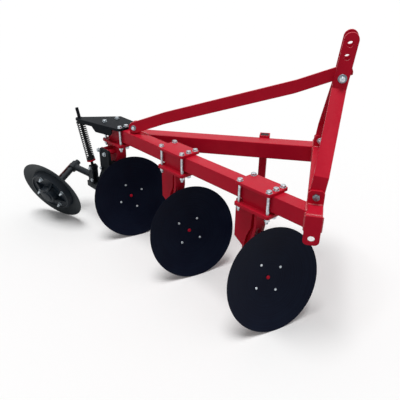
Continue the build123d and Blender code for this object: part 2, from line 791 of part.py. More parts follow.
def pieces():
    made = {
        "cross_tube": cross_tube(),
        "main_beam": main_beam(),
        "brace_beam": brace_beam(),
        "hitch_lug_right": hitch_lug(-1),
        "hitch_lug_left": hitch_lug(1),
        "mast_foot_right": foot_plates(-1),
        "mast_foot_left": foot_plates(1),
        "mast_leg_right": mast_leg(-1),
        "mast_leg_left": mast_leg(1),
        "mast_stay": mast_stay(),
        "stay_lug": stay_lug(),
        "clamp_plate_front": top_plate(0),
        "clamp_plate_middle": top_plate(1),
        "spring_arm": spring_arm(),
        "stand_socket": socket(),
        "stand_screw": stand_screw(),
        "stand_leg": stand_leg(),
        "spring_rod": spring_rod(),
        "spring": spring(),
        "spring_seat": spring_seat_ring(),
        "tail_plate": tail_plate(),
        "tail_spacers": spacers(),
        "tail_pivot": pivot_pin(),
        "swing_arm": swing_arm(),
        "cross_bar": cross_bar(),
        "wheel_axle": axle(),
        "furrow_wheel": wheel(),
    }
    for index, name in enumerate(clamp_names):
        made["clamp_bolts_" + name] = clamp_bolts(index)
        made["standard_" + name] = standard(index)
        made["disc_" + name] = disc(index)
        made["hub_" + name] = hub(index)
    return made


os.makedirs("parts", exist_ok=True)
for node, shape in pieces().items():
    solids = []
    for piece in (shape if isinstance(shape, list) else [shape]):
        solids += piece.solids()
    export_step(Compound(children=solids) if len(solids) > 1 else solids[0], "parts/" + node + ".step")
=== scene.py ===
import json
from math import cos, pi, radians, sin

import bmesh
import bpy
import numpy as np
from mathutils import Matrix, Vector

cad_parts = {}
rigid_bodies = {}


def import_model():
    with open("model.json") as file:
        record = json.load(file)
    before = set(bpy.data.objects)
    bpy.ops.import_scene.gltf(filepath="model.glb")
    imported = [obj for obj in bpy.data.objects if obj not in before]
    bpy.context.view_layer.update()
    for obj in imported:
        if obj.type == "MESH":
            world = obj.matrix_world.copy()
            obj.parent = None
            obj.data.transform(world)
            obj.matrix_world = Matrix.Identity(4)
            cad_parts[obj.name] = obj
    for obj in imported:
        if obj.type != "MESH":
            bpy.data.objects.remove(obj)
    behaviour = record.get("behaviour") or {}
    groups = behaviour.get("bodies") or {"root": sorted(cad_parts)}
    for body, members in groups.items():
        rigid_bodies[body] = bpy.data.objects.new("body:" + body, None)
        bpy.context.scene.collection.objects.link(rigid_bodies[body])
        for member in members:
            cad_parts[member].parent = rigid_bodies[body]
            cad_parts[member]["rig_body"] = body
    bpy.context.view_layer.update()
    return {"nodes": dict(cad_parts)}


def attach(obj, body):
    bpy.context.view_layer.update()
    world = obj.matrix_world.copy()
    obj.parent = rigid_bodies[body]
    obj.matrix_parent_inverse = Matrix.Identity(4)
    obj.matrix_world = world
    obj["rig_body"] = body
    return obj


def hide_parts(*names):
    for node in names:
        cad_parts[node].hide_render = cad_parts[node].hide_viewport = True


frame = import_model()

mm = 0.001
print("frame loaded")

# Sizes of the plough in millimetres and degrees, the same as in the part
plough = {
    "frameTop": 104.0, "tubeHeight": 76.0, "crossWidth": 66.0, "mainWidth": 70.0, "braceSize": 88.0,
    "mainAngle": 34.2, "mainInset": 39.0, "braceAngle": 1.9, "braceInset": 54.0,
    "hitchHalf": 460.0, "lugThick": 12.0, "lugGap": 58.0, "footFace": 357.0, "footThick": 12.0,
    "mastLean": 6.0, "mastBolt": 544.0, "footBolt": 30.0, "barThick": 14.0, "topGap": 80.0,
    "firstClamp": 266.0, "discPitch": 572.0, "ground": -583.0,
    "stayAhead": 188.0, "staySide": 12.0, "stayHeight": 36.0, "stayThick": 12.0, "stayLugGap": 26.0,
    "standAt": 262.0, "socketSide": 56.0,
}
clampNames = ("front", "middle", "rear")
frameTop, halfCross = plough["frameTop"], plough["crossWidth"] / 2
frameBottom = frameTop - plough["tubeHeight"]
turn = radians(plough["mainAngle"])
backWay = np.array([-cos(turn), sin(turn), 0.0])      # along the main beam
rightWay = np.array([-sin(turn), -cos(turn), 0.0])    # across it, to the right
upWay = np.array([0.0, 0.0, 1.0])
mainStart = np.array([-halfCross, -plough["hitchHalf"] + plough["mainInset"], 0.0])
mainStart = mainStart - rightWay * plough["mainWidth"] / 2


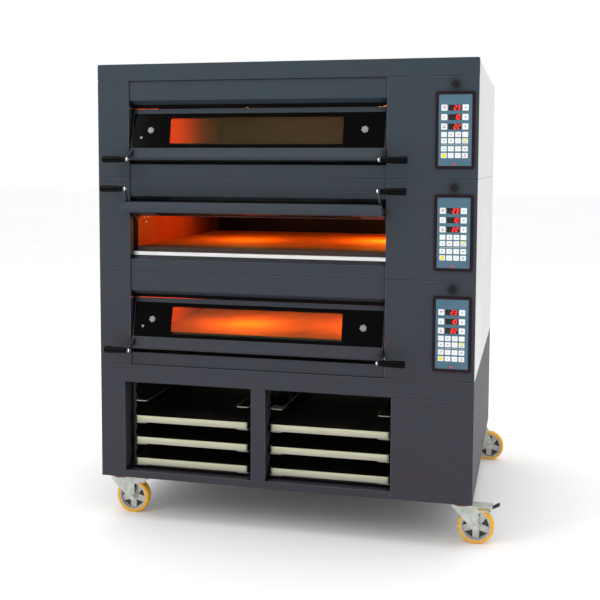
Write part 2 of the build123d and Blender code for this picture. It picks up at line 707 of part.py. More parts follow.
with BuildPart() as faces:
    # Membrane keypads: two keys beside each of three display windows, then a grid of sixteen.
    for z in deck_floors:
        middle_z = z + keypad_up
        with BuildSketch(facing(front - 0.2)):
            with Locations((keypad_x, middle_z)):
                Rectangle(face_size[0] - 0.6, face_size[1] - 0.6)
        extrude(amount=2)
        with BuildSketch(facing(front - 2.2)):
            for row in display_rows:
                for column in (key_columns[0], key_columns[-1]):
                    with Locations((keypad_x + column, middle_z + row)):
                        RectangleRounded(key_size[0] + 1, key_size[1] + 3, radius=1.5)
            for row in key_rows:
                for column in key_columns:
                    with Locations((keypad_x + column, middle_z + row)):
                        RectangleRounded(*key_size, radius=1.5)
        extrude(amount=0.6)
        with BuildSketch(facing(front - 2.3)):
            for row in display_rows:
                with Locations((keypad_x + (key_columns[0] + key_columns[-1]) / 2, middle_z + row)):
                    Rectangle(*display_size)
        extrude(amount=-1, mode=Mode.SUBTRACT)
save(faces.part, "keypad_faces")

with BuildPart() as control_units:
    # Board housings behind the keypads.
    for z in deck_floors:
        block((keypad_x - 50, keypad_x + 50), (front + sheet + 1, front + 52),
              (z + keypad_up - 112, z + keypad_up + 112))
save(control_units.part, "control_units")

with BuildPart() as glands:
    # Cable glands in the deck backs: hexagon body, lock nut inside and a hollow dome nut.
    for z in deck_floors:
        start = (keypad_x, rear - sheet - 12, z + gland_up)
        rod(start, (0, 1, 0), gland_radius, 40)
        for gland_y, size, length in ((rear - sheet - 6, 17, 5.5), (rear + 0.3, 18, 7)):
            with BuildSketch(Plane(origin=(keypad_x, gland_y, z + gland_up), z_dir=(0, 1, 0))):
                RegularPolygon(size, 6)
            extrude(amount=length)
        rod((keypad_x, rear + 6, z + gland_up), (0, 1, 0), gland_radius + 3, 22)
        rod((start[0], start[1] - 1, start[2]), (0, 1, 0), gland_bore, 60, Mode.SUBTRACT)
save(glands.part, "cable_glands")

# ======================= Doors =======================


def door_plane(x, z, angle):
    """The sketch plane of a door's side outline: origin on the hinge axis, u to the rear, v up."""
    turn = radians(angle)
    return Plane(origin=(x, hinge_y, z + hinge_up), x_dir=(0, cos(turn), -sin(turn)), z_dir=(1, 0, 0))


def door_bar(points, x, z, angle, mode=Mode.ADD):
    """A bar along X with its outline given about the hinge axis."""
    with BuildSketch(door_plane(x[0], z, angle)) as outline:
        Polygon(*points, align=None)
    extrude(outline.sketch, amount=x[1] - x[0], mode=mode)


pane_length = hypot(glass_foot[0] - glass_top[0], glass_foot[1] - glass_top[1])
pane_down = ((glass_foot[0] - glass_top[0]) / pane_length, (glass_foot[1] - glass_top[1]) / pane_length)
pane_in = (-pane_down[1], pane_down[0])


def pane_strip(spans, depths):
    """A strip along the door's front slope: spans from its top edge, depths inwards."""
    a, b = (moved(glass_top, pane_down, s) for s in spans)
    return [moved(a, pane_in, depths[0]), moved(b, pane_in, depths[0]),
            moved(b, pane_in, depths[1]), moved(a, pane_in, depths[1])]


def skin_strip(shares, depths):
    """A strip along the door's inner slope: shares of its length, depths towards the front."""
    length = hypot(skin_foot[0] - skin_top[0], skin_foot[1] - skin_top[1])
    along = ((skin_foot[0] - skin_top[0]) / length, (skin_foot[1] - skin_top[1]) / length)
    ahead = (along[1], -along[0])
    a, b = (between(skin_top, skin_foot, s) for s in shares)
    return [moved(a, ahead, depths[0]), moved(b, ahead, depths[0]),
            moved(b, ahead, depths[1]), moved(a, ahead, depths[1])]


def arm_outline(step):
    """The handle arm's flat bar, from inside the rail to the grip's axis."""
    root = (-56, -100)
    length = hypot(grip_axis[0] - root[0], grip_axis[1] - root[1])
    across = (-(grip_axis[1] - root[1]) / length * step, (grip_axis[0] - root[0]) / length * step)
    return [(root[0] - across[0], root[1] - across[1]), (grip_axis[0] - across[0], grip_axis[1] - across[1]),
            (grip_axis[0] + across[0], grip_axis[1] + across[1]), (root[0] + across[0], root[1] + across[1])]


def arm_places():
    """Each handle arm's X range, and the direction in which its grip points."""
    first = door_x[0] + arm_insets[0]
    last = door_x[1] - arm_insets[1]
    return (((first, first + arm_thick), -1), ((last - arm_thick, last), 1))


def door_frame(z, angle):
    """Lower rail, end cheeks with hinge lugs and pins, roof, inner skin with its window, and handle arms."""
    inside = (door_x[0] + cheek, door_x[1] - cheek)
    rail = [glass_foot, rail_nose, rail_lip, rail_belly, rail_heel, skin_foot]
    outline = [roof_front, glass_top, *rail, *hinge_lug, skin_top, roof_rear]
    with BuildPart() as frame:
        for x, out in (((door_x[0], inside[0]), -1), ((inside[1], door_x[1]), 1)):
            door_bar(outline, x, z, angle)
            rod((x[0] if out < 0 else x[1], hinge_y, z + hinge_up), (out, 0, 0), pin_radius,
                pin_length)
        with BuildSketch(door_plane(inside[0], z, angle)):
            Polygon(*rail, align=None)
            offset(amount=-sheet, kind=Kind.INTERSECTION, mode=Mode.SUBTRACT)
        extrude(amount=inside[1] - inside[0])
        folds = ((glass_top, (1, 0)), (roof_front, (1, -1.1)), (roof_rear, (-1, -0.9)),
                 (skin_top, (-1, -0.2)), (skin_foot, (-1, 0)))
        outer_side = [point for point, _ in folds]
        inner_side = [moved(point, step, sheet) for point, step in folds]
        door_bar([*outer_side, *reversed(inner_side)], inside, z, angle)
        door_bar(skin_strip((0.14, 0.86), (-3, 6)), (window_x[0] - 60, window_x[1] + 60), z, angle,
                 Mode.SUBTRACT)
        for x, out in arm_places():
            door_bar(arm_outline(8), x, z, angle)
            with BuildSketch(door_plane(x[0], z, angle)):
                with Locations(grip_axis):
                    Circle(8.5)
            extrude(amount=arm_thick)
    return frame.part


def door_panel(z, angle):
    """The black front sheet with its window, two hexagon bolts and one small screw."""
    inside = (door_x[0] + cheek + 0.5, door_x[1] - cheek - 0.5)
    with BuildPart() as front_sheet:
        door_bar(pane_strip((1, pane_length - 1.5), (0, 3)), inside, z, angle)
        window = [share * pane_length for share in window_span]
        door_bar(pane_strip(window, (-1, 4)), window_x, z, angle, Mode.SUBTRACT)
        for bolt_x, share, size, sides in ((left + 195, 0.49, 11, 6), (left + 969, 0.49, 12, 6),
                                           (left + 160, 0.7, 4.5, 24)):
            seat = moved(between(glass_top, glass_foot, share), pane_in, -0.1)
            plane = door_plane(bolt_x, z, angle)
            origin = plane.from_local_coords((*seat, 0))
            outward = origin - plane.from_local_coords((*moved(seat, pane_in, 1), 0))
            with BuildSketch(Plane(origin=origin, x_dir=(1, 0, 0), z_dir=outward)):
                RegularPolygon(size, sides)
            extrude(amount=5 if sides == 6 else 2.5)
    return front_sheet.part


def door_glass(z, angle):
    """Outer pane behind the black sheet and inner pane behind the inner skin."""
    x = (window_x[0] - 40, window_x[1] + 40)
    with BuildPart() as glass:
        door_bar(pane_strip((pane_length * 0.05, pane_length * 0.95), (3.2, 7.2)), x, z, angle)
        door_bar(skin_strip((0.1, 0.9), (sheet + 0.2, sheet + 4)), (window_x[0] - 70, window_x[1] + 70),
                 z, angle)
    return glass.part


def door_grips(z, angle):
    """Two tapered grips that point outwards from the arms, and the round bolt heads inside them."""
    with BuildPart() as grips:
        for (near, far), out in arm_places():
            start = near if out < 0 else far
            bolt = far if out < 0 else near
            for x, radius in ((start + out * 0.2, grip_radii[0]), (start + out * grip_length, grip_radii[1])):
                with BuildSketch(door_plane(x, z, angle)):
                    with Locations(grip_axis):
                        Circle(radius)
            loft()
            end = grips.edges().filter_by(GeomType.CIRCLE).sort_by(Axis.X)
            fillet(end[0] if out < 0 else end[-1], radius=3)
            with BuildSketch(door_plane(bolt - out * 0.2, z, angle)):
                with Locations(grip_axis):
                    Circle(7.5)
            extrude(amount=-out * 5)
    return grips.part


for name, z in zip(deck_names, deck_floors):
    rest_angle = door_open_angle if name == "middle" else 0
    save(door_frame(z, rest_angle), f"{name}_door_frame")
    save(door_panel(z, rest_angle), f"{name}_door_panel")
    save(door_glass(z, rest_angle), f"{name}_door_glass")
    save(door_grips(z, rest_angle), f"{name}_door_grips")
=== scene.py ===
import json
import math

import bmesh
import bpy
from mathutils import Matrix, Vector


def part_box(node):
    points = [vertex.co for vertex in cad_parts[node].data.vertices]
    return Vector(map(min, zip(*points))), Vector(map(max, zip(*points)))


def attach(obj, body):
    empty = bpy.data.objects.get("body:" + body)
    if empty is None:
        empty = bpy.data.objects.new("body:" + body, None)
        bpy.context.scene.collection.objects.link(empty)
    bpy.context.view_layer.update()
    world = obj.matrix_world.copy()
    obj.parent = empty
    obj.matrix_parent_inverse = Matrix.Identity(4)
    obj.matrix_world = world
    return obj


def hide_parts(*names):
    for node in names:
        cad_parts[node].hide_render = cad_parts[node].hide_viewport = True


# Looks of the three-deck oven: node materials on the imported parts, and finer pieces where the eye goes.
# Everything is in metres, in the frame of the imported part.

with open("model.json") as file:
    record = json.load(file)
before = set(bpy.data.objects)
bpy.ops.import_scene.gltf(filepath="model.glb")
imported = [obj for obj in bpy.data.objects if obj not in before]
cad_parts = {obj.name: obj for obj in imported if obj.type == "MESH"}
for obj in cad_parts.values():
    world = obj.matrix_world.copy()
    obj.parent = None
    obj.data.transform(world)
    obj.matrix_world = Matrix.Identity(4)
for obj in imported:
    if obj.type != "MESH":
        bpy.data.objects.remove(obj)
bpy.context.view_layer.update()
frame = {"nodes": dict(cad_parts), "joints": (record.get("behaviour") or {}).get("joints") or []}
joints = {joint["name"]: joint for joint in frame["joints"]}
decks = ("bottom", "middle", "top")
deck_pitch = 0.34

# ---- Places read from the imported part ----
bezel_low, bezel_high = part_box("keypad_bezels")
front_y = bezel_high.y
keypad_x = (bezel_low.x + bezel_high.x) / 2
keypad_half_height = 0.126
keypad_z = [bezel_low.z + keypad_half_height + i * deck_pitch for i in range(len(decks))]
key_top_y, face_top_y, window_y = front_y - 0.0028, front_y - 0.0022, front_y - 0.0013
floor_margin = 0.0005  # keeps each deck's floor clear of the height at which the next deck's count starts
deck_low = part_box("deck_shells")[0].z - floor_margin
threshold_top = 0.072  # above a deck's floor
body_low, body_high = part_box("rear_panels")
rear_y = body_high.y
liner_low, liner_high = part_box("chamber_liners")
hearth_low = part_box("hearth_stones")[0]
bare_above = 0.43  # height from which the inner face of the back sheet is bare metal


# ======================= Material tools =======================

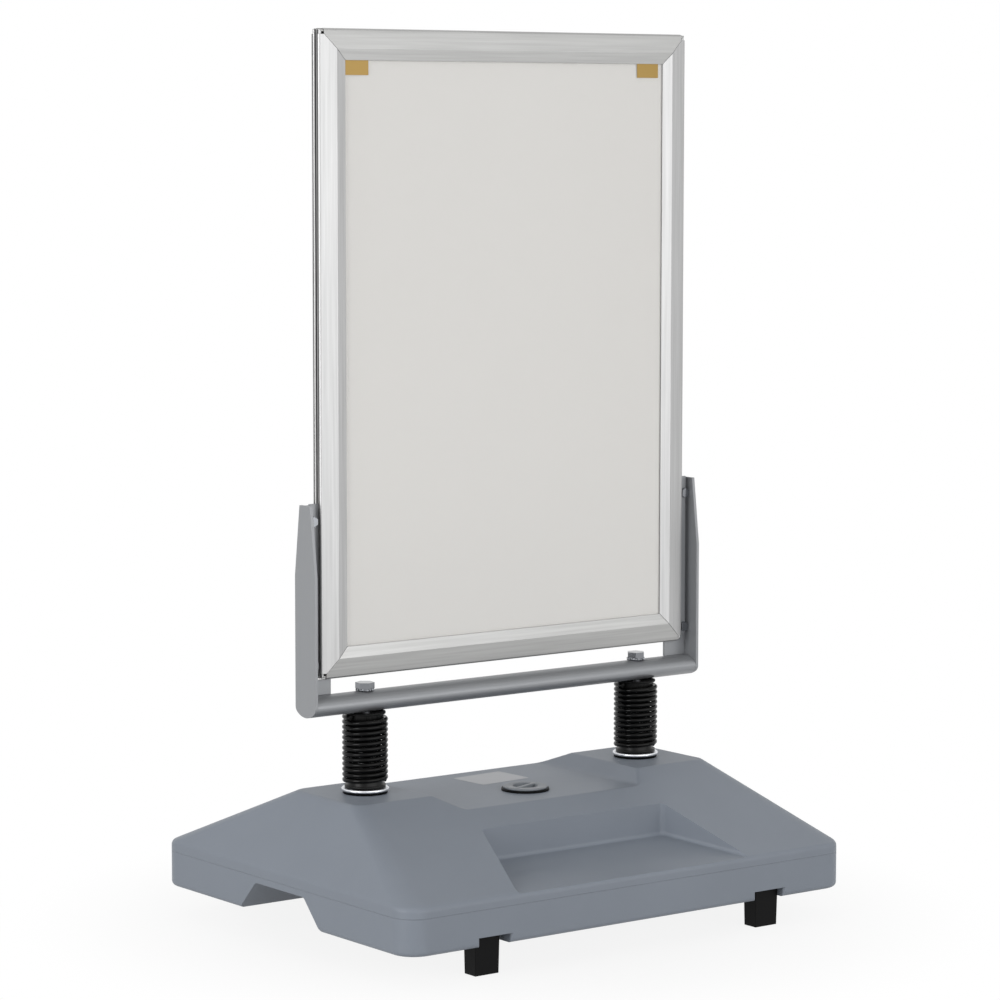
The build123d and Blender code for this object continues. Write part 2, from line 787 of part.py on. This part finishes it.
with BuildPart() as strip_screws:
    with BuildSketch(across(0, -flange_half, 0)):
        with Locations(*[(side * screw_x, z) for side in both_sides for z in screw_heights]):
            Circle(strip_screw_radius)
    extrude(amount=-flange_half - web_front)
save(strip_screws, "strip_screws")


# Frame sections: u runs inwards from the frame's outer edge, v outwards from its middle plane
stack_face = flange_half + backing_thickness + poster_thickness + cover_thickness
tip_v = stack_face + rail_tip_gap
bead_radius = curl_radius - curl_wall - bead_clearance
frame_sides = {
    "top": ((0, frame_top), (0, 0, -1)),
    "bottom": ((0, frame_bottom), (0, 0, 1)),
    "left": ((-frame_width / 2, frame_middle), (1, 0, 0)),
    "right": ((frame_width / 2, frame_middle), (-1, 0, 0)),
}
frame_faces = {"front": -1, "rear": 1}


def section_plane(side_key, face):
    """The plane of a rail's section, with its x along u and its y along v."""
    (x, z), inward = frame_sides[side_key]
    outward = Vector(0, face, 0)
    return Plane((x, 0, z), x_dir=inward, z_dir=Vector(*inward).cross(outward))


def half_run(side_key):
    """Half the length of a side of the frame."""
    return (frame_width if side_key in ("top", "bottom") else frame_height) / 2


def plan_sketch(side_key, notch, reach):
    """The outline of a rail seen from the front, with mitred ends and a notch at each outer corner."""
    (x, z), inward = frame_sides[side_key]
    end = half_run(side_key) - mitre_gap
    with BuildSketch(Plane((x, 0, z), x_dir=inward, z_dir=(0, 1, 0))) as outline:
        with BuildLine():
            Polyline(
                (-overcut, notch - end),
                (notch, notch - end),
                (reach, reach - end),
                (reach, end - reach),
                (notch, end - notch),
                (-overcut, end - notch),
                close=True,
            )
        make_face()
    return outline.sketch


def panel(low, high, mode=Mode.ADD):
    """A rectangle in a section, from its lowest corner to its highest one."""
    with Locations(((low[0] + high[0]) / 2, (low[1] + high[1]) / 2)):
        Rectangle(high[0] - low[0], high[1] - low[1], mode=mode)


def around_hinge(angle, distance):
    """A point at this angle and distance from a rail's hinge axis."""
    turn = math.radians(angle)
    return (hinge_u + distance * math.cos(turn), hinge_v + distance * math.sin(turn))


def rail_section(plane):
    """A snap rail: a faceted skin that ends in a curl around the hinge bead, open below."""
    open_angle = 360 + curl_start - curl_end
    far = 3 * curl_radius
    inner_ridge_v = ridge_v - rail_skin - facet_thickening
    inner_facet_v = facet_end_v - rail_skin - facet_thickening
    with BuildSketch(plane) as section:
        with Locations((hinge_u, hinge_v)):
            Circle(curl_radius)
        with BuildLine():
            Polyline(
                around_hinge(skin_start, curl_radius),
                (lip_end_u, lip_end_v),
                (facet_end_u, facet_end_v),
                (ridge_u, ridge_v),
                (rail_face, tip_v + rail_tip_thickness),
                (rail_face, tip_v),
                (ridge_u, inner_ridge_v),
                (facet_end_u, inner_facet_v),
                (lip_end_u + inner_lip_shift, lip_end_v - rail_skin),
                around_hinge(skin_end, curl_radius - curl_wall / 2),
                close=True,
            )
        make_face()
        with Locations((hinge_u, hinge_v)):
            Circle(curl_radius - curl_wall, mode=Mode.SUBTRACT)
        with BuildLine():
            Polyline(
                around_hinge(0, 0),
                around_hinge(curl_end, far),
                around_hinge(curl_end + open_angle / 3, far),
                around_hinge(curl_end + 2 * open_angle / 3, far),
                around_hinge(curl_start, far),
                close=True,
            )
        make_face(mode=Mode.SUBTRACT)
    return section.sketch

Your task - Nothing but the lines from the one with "for name, z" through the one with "in imported if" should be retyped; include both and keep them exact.

Task solution -
for name, z in zip(deck_names, deck_floors):
    rest_angle = door_open_angle if name == "middle" else 0
    save(door_frame(z, rest_angle), f"{name}_door_frame")
    save(door_panel(z, rest_angle), f"{name}_door_panel")
    save(door_glass(z, rest_angle), f"{name}_door_glass")
    save(door_grips(z, rest_angle), f"{name}_door_grips")
=== scene.py ===
import json
import math

import bmesh
import bpy
from mathutils import Matrix, Vector


def part_box(node):
    points = [vertex.co for vertex in cad_parts[node].data.vertices]
    return Vector(map(min, zip(*points))), Vector(map(max, zip(*points)))


def attach(obj, body):
    empty = bpy.data.objects.get("body:" + body)
    if empty is None:
        empty = bpy.data.objects.new("body:" + body, None)
        bpy.context.scene.collection.objects.link(empty)
    bpy.context.view_layer.update()
    world = obj.matrix_world.copy()
    obj.parent = empty
    obj.matrix_parent_inverse = Matrix.Identity(4)
    obj.matrix_world = world
    return obj


def hide_parts(*names):
    for node in names:
        cad_parts[node].hide_render = cad_parts[node].hide_viewport = True


# Looks of the three-deck oven: node materials on the imported parts, and finer pieces where the eye goes.
# Everything is in metres, in the frame of the imported part.

with open("model.json") as file:
    record = json.load(file)
before = set(bpy.data.objects)
bpy.ops.import_scene.gltf(filepath="model.glb")
imported = [obj for obj in bpy.data.objects if obj not in before]
cad_parts = {obj.name: obj for obj in imported if obj.type == "MESH"}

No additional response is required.